After some investigation, we found that our application was locking too much, specially on IconvGNULCPTranscoder
XMLInitializer will create a default transcoder, and set this as the transcoder that the XMLString uses in its static methods. Now this is a single transcoder that is used system-wide.
All the IconvGNUxxx objects inherit from IconGNUWrapper. This wrapper contains a mutex that it is used to protect iconv_t handlers used for the to and from conversions. The wrapper locks the mutex on all calls to the iconv library that uses the handlers. This is unavoidable as while the iconv library seem to be thread-safe, the handlers keep state of the conversion, so they can not be used simultaneously on multiple threads.
As a summary, the situation is that we have one object (default IconvGNULCPTranscoder) that it is used system wide and that locks processing for the duration of the transcoding (and apparently there are many transcoding operations going on), this is bad for multithreading operation as it reduces the number of simultaneous parsing to 1.
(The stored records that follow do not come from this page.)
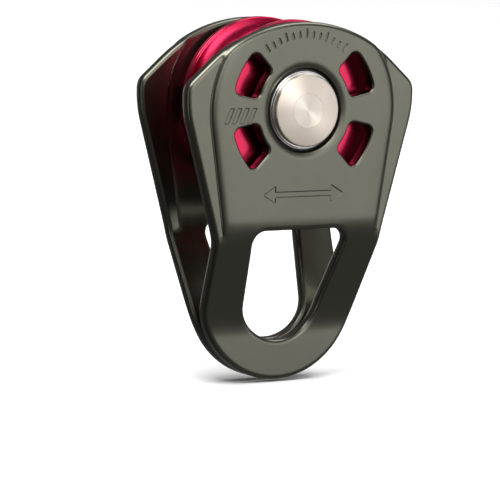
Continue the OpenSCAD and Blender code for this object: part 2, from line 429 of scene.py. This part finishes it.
def axle_hole(bm):
    """Skins the dished, stepped hole for the axle. Returns its outermost and innermost ring."""
    lip_end = DISH_R - DISH_ROUND * math.sin(rad(DISH_SLOPE))
    profile = [(DISH_R + HOLD, PAD_FACE)]
    for t in np.linspace(0, DISH_SLOPE, 9):
        profile.append((DISH_R - DISH_ROUND * math.sin(rad(t)),
                        PAD_FACE - DISH_ROUND * (1 - math.cos(rad(t)))))
    sink_top = profile[-1][1] - (lip_end - SINK_R) * math.tan(rad(DISH_SLOPE))
    edge, chamfer = 0.12, 0.3
    back = PAD_FACE - PLATE
    profile += [(SINK_R + edge, sink_top + edge * math.tan(rad(DISH_SLOPE))),
                (SINK_R + 0.03, sink_top - edge * 0.3),
                (SINK_R, sink_top - edge), (SINK_R, SINK_FLOOR),
                (BUSH_R, SINK_FLOOR), (BUSH_R, back + chamfer),
                (BUSH_R + chamfer, back), (BUSH_R + chamfer + HOLD, back)]
    rings = []
    for radius, y in profile:
        loop = arc((0, 0), radius, 0, -357, 3)
        rings.append(ring(bm, loop, [y] * len(loop)))
    bridge(bm, rings)
    return rings[0], rings[-1]


PAD_LINES = (-0.25, -0.08, 0, 0.1, 0.2, 0.32, 0.46, 0.65, 0.9, 1.25, 1.7, 2.4, 3.4)
PAD_FLANK_LENGTH = 22


def pad_curves(inset):
    """Lines that follow the edge of the raised face at several distances from its foot."""
    curves = []
    for away in PAD_LINES:
        radius = PAD_R - inset - away
        top = arc((0, 0), radius, -PAD_TAPER, 180 + PAD_TAPER, 1.5)
        down = np.linspace(0, PAD_FLANK_LENGTH, 36)[:, None]
        right = top[0] + down * (-math.sin(rad(PAD_TAPER)), -math.cos(rad(PAD_TAPER)))
        left = right * (-1, 1)
        curves.append(np.vstack([right[::-1], top[1:-1], left]))
    return curves


MARK_WALL = 0.13        # width of the slope round an engraved mark
MARK_DEPTH = 0.2
MARK_HOLD = 0.06        # flat strip beside that slope


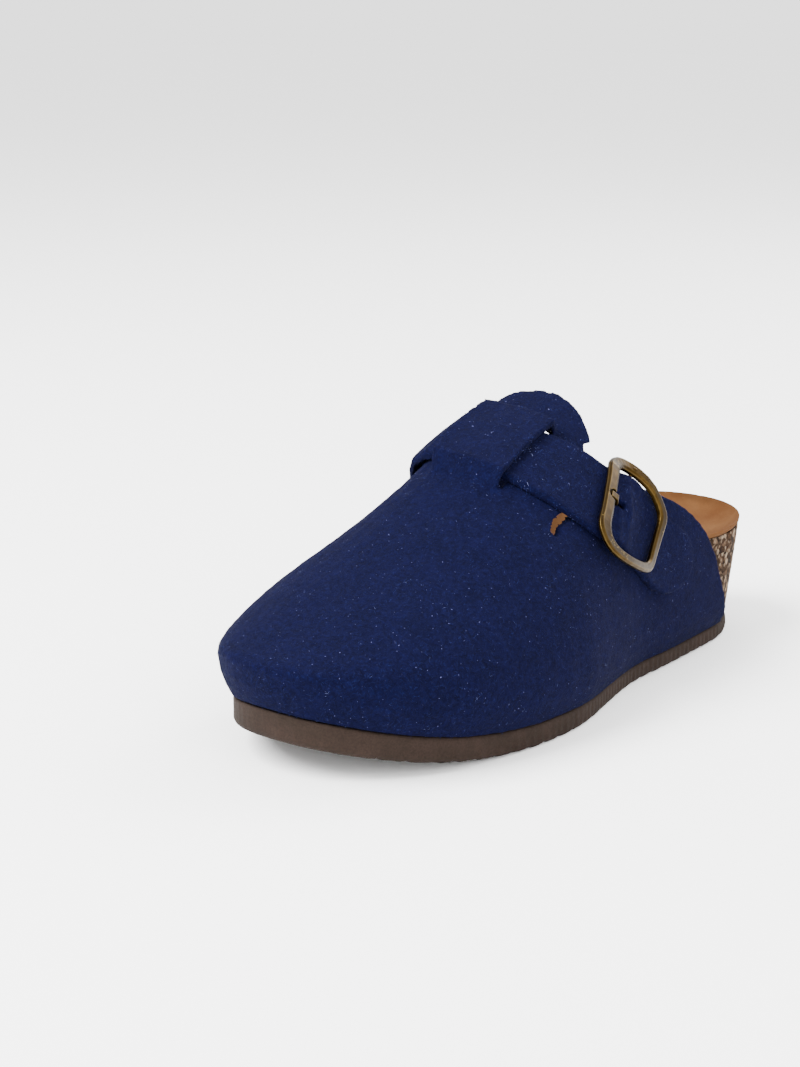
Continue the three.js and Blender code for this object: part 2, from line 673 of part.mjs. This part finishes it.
function makeStrap() {
  const count = 42;
  const tip = strapWidth / 2;
  const across = [-1, -0.94, -0.5, 0, 0.5, 0.94, 1];
  const rings = [];
  for (let i = 0; i <= count; i += 1) {
    const run = strapLength * (i / count) ** 1.2;
    const frame = strapFrame(run);
    const round = run < tip ? Math.sqrt(Math.max(1 - (1 - run / tip) ** 2, 0)) : 1;
    const half = strapWidth / 2 * strapLine.width(pathAt(run)) * round;
    const at = (w, lift) =>
      nearStrap(frame, 0, w * half, strapUnderside(run, w * half) + lift * strapThickness);
    const bottom = across.map(w => at(w, 0));
    const top = across.map(w => at(w, Math.abs(w) === 1 ? 0.7 : 1)).reverse();
    rings.push([...bottom, ...top]);
  }
  const pairs = across.map((w, i) => [i, 2 * across.length - 1 - i]);
  return loft(rings, { pairs, capLast: true }).subtract(makeProngHole());
}

const squarePairs = [[0, 3], [1, 2]];

function makeProngHole() {
  const frame = buckleFrame();
  const half = prongWidth / 2 + clearance;
  const corners = [[-1, -1], [1, -1], [1, 1], [-1, 1]];
  const ring = level => corners.map(([a, b]) => nearStrap(frame, prongHole + 3.5 * a, half * b, level));
  return loft([ring(-1), ring(8)], { pairs: squarePairs, capFirst: true, capLast: true });
}

// Buckle: a frame that lies over the strap, with a bar under the strap for the prong

const frameLevel = strapThickness + 2 * clearance + frameThickness / 2 + 0.9;

// One edge of the frame all round, from both halves of its table
function buckleEdge(alongName, acrossName) {
  const half = side => buckleRows.map(row => new THREE.Vector3(row[alongName] * buckleLength,
    side * row[acrossName] * buckleWidth, (side > 0 ? row.near : row.far) * frameLevel));
  const points = [...half(1), ...half(-1).slice(1, -1).reverse()];
  return new THREE.CatmullRomCurve3(points, true);
}

function makeFrame() {
  const frame = buckleFrame();
  const outer = buckleEdge('outAlong', 'outAcross');
  const inner = buckleEdge('inAlong', 'inAcross');
  const half = frameThickness / 2;
  const section = [[0, -0.6], [0.15, -1], [0.85, -1], [1, -0.5], [1, 0.4], [0.8, 1], [0.2, 1], [0, 0.5]];
  const count = 48;
  const rings = [];
  for (let i = 0; i <= count; i += 1) {
    const [out, into] = [outer.getPoint((i % count) / count), inner.getPoint((i % count) / count)];
    rings.push(section.map(([mix, lift]) => {
      const at = into.clone().lerp(out, mix);
      return nearStrap(frame, at.x, at.y, at.z + lift * half);
    }));
  }
  return loft(rings).add(makeCentreBar(frame)).subtract(makeNotch(frame));
}

function makeCentreBar(frame) {
  const count = 12;
  const reach = 0.44 * buckleWidth;
  const radius = centreBar / 2;
  const rings = [];
  for (let i = 0; i <= count; i += 1) {
    const across = lerp(-reach, reach, i / count);
    const rise = smoothstep(Math.abs(across), reach - 3, reach) * (0.9 * frameLevel - clearance - radius);
    const ring = [];
    for (let k = 0; k < 8; k += 1) {
      const turn = 2 * Math.PI * (k + 0.5) / 8;
      const level = clearance + radius + rise + radius * Math.sin(turn);
      ring.push(nearStrap(frame, centreBarPlace + radius * Math.cos(turn), across, level));
    }
    rings.push(ring);
  }
  const pairs = [0, 1, 2, 3].map(k => [k, 7 - k]);
  return loft(rings, { pairs, capFirst: true, capLast: true });
}

// The hollow in the front bar for the tip of the prong
const notchFloor = frameLevel + frameThickness / 2 - notchDepth;

function makeNotch(frame) {
  const middle = buckleRows[0].inAlong * buckleLength;
  const half = prongWidth / 2 + 1.2;
  const ring = level => Array.from({ length: 16 }, (unused, k) => {
    const turn = Math.PI * (k + 0.5) / 8;
    return nearStrap(frame, middle + notchReach * Math.cos(turn), half * Math.sin(turn), level);
  });
  const pairs = [0, 1, 2, 3, 4, 5, 6, 7].map(k => [k, 15 - k]);
  return loft([ring(notchFloor), ring(3 * frameLevel)], { pairs, capFirst: true, capLast: true });
}

// The prong hooks over the centre bar, runs under the strap, comes up through its hole and
// rests in the notch of the front bar
function makeProng() {
  const frame = buckleFrame();
  const middle = clearance + centreBar / 2;
  const reach = centreBar / 2 + clearance + prongThickness / 2;
  const line = [];
  for (let i = 0; i <= 8; i += 1) {
    const turn = lerp(radians(190), radians(35), i / 8);
    line.push([centreBarPlace + reach * Math.cos(turn), middle + reach * Math.sin(turn)]);
  }
  const rest = notchFloor + clearance + prongThickness / 2;
  const low = clearance + prongThickness / 2;
  line.push([5.4, low + 0.1], [6.6, low], [7.5, low + 0.4], [8.3, lerp(low, rest, 0.4)],
    [9.1, rest - 0.9], [9.9, rest], [12.4, rest], [13, rest - 0.1]);
  const half = prongThickness / 2;
  const rings = line.map((point, i) => {
    const before = line[Math.max(i - 1, 0)];
    const after = line[Math.min(i + 1, line.length - 1)];
    const run = new THREE.Vector2(after[0] - before[0], after[1] - before[1]).normalize();
    const at = (side, lift) => nearStrap(frame, point[0] - run.y * lift * half,
      side * prongWidth / 2, point[1] + run.x * lift * half);
    return [at(-1, -1), at(1, -1), at(1, 1), at(-1, 1)];
  });
  return loft(rings, { pairs: squarePairs, capFirst: true, capLast: true });
}

const group = new THREE.Group();
function place(name, solid, color, roughness, metalness) {
  const material = new THREE.MeshStandardMaterial({ color, roughness, metalness });
  const mesh = new THREE.Mesh(toGeometry(solid), material);
  mesh.name = name;
  group.add(mesh);
}

place('outsole', makeOutsole(), 0x605650, 0.85, 0);
place('cork_footbed', makeFootbed(), 0x6b4a32, 0.9, 0);
place('insole', makeInsole(), 0xa9794f, 0.9, 0);
place('upper', makeUpper(), 0x262c5a, 0.95, 0);
place('strap', makeStrap(), 0x262c5a, 0.95, 0);
place('buckle_frame', makeFrame(), 0x8b7850, 0.4, 0.9);
place('buckle_prong', makeProng(), 0x8b7850, 0.4, 0.9);

export default group;
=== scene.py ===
# A left felt slipper: the looks of its felt, cork, suede, sole and brass around the CAD parts.
# Metres, +Z up, toe toward -Y, outer side toward +X.

import math

import bmesh
import bpy
import numpy as np
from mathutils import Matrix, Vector, noise


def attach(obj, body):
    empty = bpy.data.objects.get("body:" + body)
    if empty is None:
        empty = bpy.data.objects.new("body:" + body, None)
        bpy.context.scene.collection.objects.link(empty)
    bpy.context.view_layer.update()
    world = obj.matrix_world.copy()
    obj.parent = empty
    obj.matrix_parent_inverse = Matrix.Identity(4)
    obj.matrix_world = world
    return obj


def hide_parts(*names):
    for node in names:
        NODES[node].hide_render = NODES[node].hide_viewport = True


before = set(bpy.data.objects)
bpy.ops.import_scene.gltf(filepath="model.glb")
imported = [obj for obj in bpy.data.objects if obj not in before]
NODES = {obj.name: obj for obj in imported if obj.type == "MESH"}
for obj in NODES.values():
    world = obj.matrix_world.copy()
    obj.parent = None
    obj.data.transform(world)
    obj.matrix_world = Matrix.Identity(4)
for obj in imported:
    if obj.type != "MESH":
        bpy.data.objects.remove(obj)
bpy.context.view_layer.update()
MM = 0.001


# Meshes

# Corners of a CAD part that are closer than this are one corner
WELD = 0.005 * MM
# A pull to the mean and a push back, which keeps the volume
RELAX_STEPS = (0.5, -0.52)
# A sharper bend than this stays a sharp edge
CREASE = math.radians(50)


def coordinates(mesh):
    """Vertices of a mesh as rows of x, y, z, in metres."""
    flat = np.empty(len(mesh.vertices) * 3)
    mesh.vertices.foreach_get("co", flat)
    return flat.reshape(-1, 3)


def set_coordinates(mesh, points):
    mesh.vertices.foreach_set("co", points.ravel())
    mesh.update()


def set_smooth(mesh):
    mesh.polygons.foreach_set("use_smooth", [True] * len(mesh.polygons))


def relax(mesh, rounds):
    """Evens out a mesh: facets go, while the form and its thickness stay."""
    edges = np.empty(len(mesh.edges) * 2, dtype=np.int64)
    mesh.edges.foreach_get("vertices", edges)
    a, b = edges.reshape(-1, 2).T
    points = coordinates(mesh)
    size = len(points)
    neighbours = np.bincount(a, minlength=size) + np.bincount(b, minlength=size)
    for _ in range(rounds):
        for step in RELAX_STEPS:
            mean = np.empty_like(points)
            for k in range(3):
                total = np.bincount(a, points[b, k], size) + np.bincount(b, points[a, k], size)
                mean[:, k] = total / np.maximum(neighbours, 1)
            points += step * (mean - points)
    set_coordinates(mesh, points)


def push_out(mesh, depth):
    """Moves each vertex along its normal by depth(point, normal), in metres."""
    points = coordinates(mesh)
    normals = np.empty(len(points) * 3)
    mesh.vertices.foreach_get("normal", normals)
    normals = normals.reshape(-1, 3)
    amounts = np.array([depth(Vector(p), Vector(n)) for p, n in zip(points, normals)])
    set_coordinates(mesh, points + normals * amounts[:, None])


def link(name, data):
    made = bpy.data.objects.new(name, data)
    bpy.context.scene.collection.objects.link(made)
    return made


def copy_part(part, name, cuts=0):
    """A copy of a CAD part with its corners joined, and each edge cut up if cuts are given."""
    piece = link(name, NODES[part].data.copy())
    bm = bmesh.new()
    bm.from_mesh(piece.data)
    bmesh.ops.remove_doubles(bm, verts=bm.verts, dist=WELD)
    if cuts:
        bmesh.ops.subdivide_edges(bm, edges=bm.edges, cuts=cuts, use_grid_fill=True)
        bmesh.ops.triangulate(bm, faces=bm.faces)
    bm.to_mesh(piece.data)
    bm.free()
    return piece


def reshape(piece, kind, settings):
    """Gives a piece the mesh that a modifier makes of it."""
    modifier = piece.modifiers.new(kind.lower(), kind)
    for key, value in settings.items():
        setattr(modifier, key, value)
    bpy.context.view_layer.update()
    shaped = piece.evaluated_get(bpy.context.evaluated_depsgraph_get())
    mesh = bpy.data.meshes.new_from_object(shaped)
    piece.modifiers.clear()
    piece.data = mesh


def skin(part, name, voxel, rounds, swell, share=1.0):
    """A fine, evenly meshed copy of a CAD part, with its facets relaxed. It is swollen while it
    is meshed, so that its thin edges are kept, and drawn back afterwards. Voxel and swell are
    in millimetres, and share is the part of its faces that is kept."""
    swell *= MM
    piece = copy_part(part, name)
    piece.data.materials.clear()
    push_out(piece.data, lambda point, normal: swell)
    reshape(piece, "REMESH", {"mode": "VOXEL", "voxel_size": voxel * MM, "use_smooth_shade": True})
    relax(piece.data, rounds)
    push_out(piece.data, lambda point, normal: -swell)
    relax(piece.data, 2)
    if share < 1:
        reshape(piece, "DECIMATE", {"ratio": share})
    set_smooth(piece.data)
    return piece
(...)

Our solution so far has been:
- Make the IconvGNUWrapper store the to/from locales instead of the to/from iconv_t
- Make the IconvGNUWrapper to keep a map of the to/from iconv_t indexed by thread ID.
- When requested an iconv operation, the wrapper retrieves the handlers for the current thread or allocates new ones if this is the first time.
- The 3) is protected by a Read/Write mutex. Note that there's still some locking while dealing with searching/inserting to the map, but the heavy operation (transcoding) can now run outside the mutex, which greatly reduces the contention.
- plus some additional changes to clean up and wire in the above changes.
The above seems to have reduced contention to acceptable levels.
I can post a patch if desired, however in its current form it might not be suitable for your code as it uses STL for the std::map and std::string and it uses ACE library for the RW mutex.